Поэзия Бочкова дошла до нас далеко не полностью и в свое время не попала в печать — осталась в рукописях [1676]. Сам о. Антоний утверждал, что своих стихов «никогда не назначал для печати» [1677], в чем можно и усомниться: в одном из писем к Е. Н. Шаховой имеется указание на то, что Бочков все же посылал свои стихи в «Странник» и другие журналы, но там их отвергали [1678]. Действительно, стихи Бочкова, как он сам признавался, «не в духе нашего времени» и относятся к «исключительному роду» в поэзии тех дней [1679], то есть никак не вписываются в общее русло поэзии 1860-х годов, даже в картину тогдашней духовной поэзии в той мере, в какой мы можем о ней судить по публикациям в «Домашней беседе» и в других подобных изданиях. Но тем интереснее такая литература для нас.

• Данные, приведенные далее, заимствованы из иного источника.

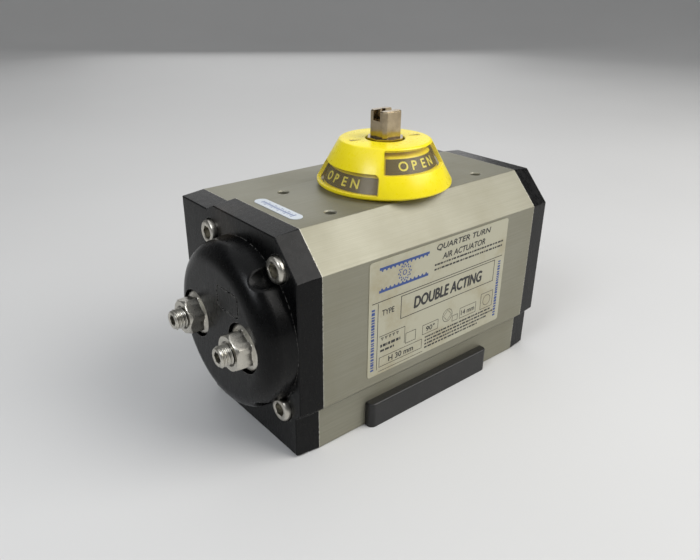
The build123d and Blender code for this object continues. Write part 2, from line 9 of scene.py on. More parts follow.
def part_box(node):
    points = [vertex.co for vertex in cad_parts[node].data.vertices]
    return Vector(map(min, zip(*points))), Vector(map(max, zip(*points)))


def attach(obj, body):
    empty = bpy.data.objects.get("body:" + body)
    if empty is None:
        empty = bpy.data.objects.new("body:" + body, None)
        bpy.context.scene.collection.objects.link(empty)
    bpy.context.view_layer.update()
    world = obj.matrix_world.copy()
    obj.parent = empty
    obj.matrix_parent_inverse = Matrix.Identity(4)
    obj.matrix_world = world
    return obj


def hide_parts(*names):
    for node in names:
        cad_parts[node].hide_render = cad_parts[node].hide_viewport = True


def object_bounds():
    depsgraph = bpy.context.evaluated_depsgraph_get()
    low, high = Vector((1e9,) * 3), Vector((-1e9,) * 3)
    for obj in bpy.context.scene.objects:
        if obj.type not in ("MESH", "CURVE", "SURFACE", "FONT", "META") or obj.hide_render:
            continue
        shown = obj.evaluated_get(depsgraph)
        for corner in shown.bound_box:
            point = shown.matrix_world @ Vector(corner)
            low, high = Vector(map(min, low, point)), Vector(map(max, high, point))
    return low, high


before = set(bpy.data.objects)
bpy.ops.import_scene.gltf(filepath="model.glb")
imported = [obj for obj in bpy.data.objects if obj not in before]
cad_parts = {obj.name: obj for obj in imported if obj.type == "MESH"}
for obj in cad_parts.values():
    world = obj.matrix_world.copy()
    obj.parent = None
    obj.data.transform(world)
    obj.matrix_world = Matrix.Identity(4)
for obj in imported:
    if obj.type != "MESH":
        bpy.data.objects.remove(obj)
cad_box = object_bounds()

# Looks of a rotary pneumatic actuator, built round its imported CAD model. Lengths in the helpers
# below are millimetres in the part's own frame; MM turns them into metres when a mesh is made.
MM = 0.001
random.seed(7)


def corners(node):
    """Lowest and highest corner of a CAD node, in millimetres."""
    low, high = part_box(node)
    return low / MM, high / MM


# ---- camera, light and floor -----------------------------------------------------------------
CAMERA_AT = Vector((-0.1794, -0.1931, 0.1680))
CAMERA_AZIMUTH = math.radians(-39.93)
CAMERA_ELEVATION = math.radians(25.41)
CAMERA_ROLL = math.radians(0.56)
CAMERA_LENS = 33.75
CAMERA_SENSOR = 36.0
LIGHTS_AIM = Vector((0, 0, 0.05))


def make_camera():
    """Camera at the height and angle from which the object is usually shown."""
    data = bpy.data.cameras.new("camera")
    data.lens = CAMERA_LENS
    data.sensor_width = CAMERA_SENSOR
    data.clip_start = 0.01
    camera = bpy.data.objects.new("camera", data)
    bpy.context.collection.objects.link(camera)
    level = math.cos(CAMERA_ELEVATION)
    back = Vector((math.sin(CAMERA_AZIMUTH) * level, -math.cos(CAMERA_AZIMUTH) * level,
                   math.sin(CAMERA_ELEVATION)))
    roll = Quaternion((0, 0, 1), CAMERA_ROLL)
    camera.rotation_mode = "QUATERNION"
    camera.rotation_quaternion = (-back).to_track_quat("-Z", "Y") @ roll
    camera.location = CAMERA_AT
    bpy.context.scene.camera = camera


def area_light(name, at, size, power, colour=(1, 1, 1)):
    """Square soft light that faces the object."""
    data = bpy.data.lights.new(name, "AREA")
    data.size = size
    data.energy = power
    data.color = colour
    light = bpy.data.objects.new(name, data)
    light.location = at
    aim = LIGHTS_AIM - Vector(at)
    light.rotation_euler = aim.to_track_quat("-Z", "Y").to_euler()
    bpy.context.collection.objects.link(light)


def make_lights():
    """Soft studio light, strongest from above the name-plate side."""
    area_light("key", (0.50, -0.62, 0.80), 0.85, 10.5, (1.0, 0.98, 0.95))
    area_light("overhead", (-0.1, 0.15, 1.0), 1.2, 3.2, (0.97, 0.98, 1.0))
    area_light("left_fill", (-0.72, -0.16, 0.74), 0.34, 3.2, (0.93, 0.96, 1.0))
    area_light("back", (0.6, 0.9, 0.5), 0.9, 1.9)
    world = bpy.data.worlds.new("world")
    world.use_nodes = True
    background = world.node_tree.nodes["Background"]
    background.inputs["Color"].default_value = (0.72, 0.74, 0.77, 1)
    background.inputs["Strength"].default_value = 0.17
    bpy.context.scene.world = world
    bpy.context.scene.view_settings.view_transform = "Standard"


# ---- material building -----------------------------------------------------------------------
EDGE_START = 0.03           # how far the rounded normal turns where edge wear starts
EDGE_FULL = 0.25            # and where it is complete
HOLLOW_DEEP = 0.12          # share of open sky at the bottom of a hollow
HOLLOW_OPEN = 0.60          # and where a hollow ends
WEAR_PER_METRE = 900


class Look:
    """One procedural material on a Principled shader."""

    def __init__(self, name, colour=(0.5, 0.5, 0.5), **sockets):
        self.material = bpy.data.materials.new(name)
        self.material.use_nodes = True
        tree = self.material.node_tree
        self.nodes = tree.nodes
        self.links = tree.links
        self.shader = self.nodes["Principled BSDF"]
        self.set("Base Color", (*colour, 1))
        for socket, value in sockets.items():
            self.set(socket.replace("_", " "), value)
        self.place = self.node("ShaderNodeTexCoord").outputs["Object"]

    def put(self, socket, value):
        """Link a socket, or set its number or colour."""
        if isinstance(value, bpy.types.NodeSocket):
            self.links.new(value, socket)
        else:
            socket.default_value = value

    def set(self, name, value):
        """Set or link an input of the shader."""
        self.put(self.shader.inputs[name], value)

    def node(self, kind, settings=None, **inputs):
        """New node with its settings and inputs; i0, i1 ... name inputs by number."""
        made = self.nodes.new(kind)
        for key, value in (settings or {}).items():
            setattr(made, key, value)
        for key, value in inputs.items():
            numbered = key[0] == "i" and key[1:].isdigit()
            socket = made.inputs[int(key[1:])] if numbered else made.inputs[key]
            self.put(socket, value)
        return made

    def stretched(self, x=1.0, y=1.0, z=1.0):
        """Object coordinates scaled by axis."""
        return self.node("ShaderNodeMapping", Vector=self.place, Scale=(x, y, z)).outputs[0]

    def noise(self, per_metre, detail=4.0, roughness=0.55, vector=None):
        """Grey noise from 0 to 1."""
        made = self.node("ShaderNodeTexNoise", Vector=vector or self.place, Scale=per_metre,
                         Detail=detail, Roughness=roughness)
        return made.outputs[0]

    def ramp(self, factor, *stops):
        """Colour ramp; a stop is (place, grey or colour)."""
        made = self.node("ShaderNodeValToRGB", Fac=factor)
        band = made.color_ramp
        while len(band.elements) < len(stops):
            band.elements.new(0.5)
        for element, (place, tone) in zip(band.elements, stops):
            element.position = place
            tone = (tone,) * 3 if isinstance(tone, (int, float)) else tone
            element.color = (*tone, 1)
        return made.outputs[0]

    def mix(self, factor, first, second):
        """Mix two colours."""
        first = (*first, 1) if isinstance(first, tuple) else first
        second = (*second, 1) if isinstance(second, tuple) else second
        made = self.node("ShaderNodeMix", {"data_type": "RGBA"}, i0=factor, i6=first, i7=second)
        return made.outputs[2]

    def sum(self, operation, first, second):
        """One arithmetic step."""
        return self.node("ShaderNodeMath", {"operation": operation}, i0=first, i1=second).outputs[0]

    def edges(self, width):
        """1 along the edges of the shape, 0 elsewhere."""
        round_normal = self.node("ShaderNodeBevel", {"samples": 6}, Radius=width).outputs[0]
        normal = self.node("ShaderNodeNewGeometry").outputs["Normal"]
        turned = self.node("ShaderNodeVectorMath", {"operation": "DOT_PRODUCT"},
                           i0=round_normal, i1=normal).outputs["Value"]
        away = self.sum("SUBTRACT", 1.0, turned)
        return self.node("ShaderNodeMapRange", i0=away, i1=EDGE_START, i2=EDGE_FULL).outputs[0]

    def hollows(self, reach):
        """1 deep inside sockets and grooves, 0 in the open."""
        open_sky = self.node("ShaderNodeAmbientOcclusion", {"samples": 8},
                             Distance=reach).outputs["AO"]
        return self.node("ShaderNodeMapRange", i0=open_sky, i1=HOLLOW_DEEP, i2=HOLLOW_OPEN,
                         i3=1.0, i4=0.0).outputs[0]

    def bump(self, height, distance, strength=1.0):
        """Fine relief from a grey height."""
        made = self.node("ShaderNodeBump", Height=height, Distance=distance, Strength=strength)
        self.set("Normal", made.outputs[0])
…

Бочков писал стихи и в молодости, но тогда это были либо альбомные мелочи, либо переводы с французского. Если верить его собственным признаниям, с середины 1830-х годов Бочков замолчал и лишь с 1851 года вернулся к поэзии, написал несколько переложений из Четий-Миней [1680]; к 1852 году относится его стихотворение, посвященное старцу Леониду [1681]. {стр. 591} Основной же корпус дошедших до нас стихотворений Бочкова относится к 1860-м годам. Сохранились две большие подборки его стихов, в значительной мере повторяющие друг друга. Подборка, хранящаяся в Центральном Государственном Историческом архиве, содержит 59 произведений, а подборка из Рукописного отдела Института русской литературы (Пушкинского Дома) — 47, включая и отдельные отрывки из более крупных вещей.

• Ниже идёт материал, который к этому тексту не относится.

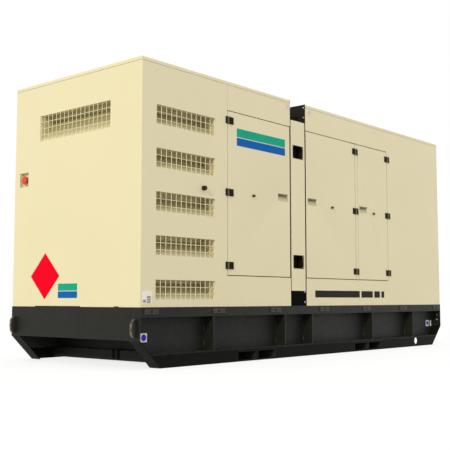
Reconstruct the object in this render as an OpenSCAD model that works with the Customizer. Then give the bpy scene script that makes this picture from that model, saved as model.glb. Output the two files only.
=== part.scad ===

Свою поэзию Бочков воспринимал как поэзию христианскую
При всем том у Бочкова почти нет философско-религиозных стихов. «Христианскую философию и Богословие откровенно редко можно вылить в стихи, — признавался Бочков, и тут же добавлял: — Я в себе чувствую способность более к юродству, нежели к премудрости» [1683]. В другом письме 1860-х годов Бочков заметил: «…B последние годы моей жизни я отказался от попыток писать что-либо духовное, церковное, а перехожу в детство, хотя и не в евангельское: люблю шутки, смех и пустяки. К последнему роду принадлежат и письма мои» [1684]. Поэтому монашеская поэзия Бочкова носит достаточно специфический и совершенно не укладывающийся в традиционные рамки характер.
Конечно, кое-что тут объясняется особенностями дарования Бочкова. Он явно тяготел к описательной поэзии, к жанру эпического стихотворения. У Бочкова почти нет чистой лирики (как и лирики философской), в немногочисленных его коротких стихотворениях всегда присутствует эпический {стр. 592} элемент. Он и сам осознавал эту особенность своего таланта: «Для меня картины легче лиризма. Истинный поэт соединяет те и другие» [1685].

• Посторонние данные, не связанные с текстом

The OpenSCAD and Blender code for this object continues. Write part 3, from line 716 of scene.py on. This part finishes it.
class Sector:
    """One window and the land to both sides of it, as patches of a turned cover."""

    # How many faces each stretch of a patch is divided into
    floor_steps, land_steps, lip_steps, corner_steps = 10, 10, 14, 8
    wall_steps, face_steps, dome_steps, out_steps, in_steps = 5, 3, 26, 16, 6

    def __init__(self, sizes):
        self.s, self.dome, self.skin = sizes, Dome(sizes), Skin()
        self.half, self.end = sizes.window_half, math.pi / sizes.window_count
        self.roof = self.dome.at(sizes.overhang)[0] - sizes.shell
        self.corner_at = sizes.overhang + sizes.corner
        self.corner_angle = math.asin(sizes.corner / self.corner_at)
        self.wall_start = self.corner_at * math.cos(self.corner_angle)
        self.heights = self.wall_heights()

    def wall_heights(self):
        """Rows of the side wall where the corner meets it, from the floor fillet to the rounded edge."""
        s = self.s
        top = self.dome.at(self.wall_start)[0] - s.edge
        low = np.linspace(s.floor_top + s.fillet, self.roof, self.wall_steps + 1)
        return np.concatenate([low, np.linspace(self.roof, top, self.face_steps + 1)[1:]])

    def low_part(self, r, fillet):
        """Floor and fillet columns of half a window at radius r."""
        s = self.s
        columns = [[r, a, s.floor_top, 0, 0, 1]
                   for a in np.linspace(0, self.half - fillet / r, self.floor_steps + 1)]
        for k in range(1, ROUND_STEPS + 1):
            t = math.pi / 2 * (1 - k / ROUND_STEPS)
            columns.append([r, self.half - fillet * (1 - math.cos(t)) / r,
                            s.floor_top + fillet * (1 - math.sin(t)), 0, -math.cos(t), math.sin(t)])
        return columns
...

Многое в произведениях Бочкова навеяно его впечатлениями от тогдашней монашеской жизни, отражая и тот дух критики, которым отмечены его письма. Оттого-то так и сильна сатирическая струя в поэзии Бочкова. Причем поэт даже тяготился своим сатирическим даром: «Страшно становится за себя и за ответственность пред Судиею, а удержаться не могу: сатира так и каплет с пера, и я премножество отгонял и уничтожил своих стихов в этом желчном роде. Разумеется, оправдаться могу лишь тем, что жизнь представляет несравненно более картин унижения, нежели возвышения. Петербургские трущобы и романы Достоевского чрезвычайно полезны не только праздным умам, но и самому правительству» [1686]. Далее следует уже приведенный выше отзыв о романах Достоевского. Отвечая на призыв матери Марии (Е. Н. Шаховой) писать в стиле плачей библейских пророков, Бочков заметил, что, увы, жизнь дает материал не для плачей, а для сатиры: «Теперь перенеситесь в комедию наших времен: курение дыма, пары, телеграфы, стук, треск; суета, болтовня, торопливость, пресса; журналы, всемирные названные опекуны и печальники человечества — всё стремится с шумом <…> Где и как будет говорить пророк? <…> О чем ему говорить, о чем плакать? Не о Петербурге ли, где, решительно скажу, нет места Христу голову подклонить <…> Поэтому и появляются наши Фонвизины, Грибоедовы, Гоголи. Вот пророки времен наших» [1687]. «Я не могу по слабости истощенного ума писать ничего возвышенного» [1688]. Последнее утверждение, конечно, не совсем справедливо: Бочков умел писать и «возвышенно», когда обращался к высоким темам, к описанию природы, но, пожалуй, действительно наибольшие удачи его ожидали на другом пути.
Всё поэтическое наследие Бочкова можно разделить на эпические произведения, рисующие положительные начала в жизни, близкие авторскому идеалу. Эти начала автор ищет почти исключительно в прошлом. Сюда относятся поэмы и стихотворения на библейские и евангельские притчи («Гефсимания», «Новая жертва» и др.), на исторические сюжеты {стр. 593} (сохранившаяся лишь в отрывках большая поэма о восстании афонских монахов против турецкого ига в 1821 году; «Тивериада»; «Мститель» и др.) и в особенности многочисленные обработки преданий о святых, частью заимствованных из Пролога, Четий-Миней и других древнехристианских источников, частью же из устных сказаний, слышанных самим автором в его многолетних хождениях по монастырям («Живой плач», «Тихфинский пещерник», «Вонифатий и Аглаида», «Старинные гусли», «Пустынник и Ангел», «Пролог», «Чудо святителя Николая о ковре», «Примирение по смерти» и др.). В последнем цикле произведений весьма ощутимо влияние оптинского старчества, реального образа жизни оптинских подвижников. Идеал христианского жития, который утверждается в этих произведениях, достаточно близок их образу жизни. Не случайно старец Леонид стал героем одного из стихотворений Бочкова. Героем одной из лучших своих поэм «Живой плач» (1864) Бочков вывел валаамского юродивого Антона Ивановича Зиновьева, хорошо знакомого о. Феодору и о. Леониду [1689]. Именно в этих людях поэт находит воплощение истинной святости, столь редкой в те дни.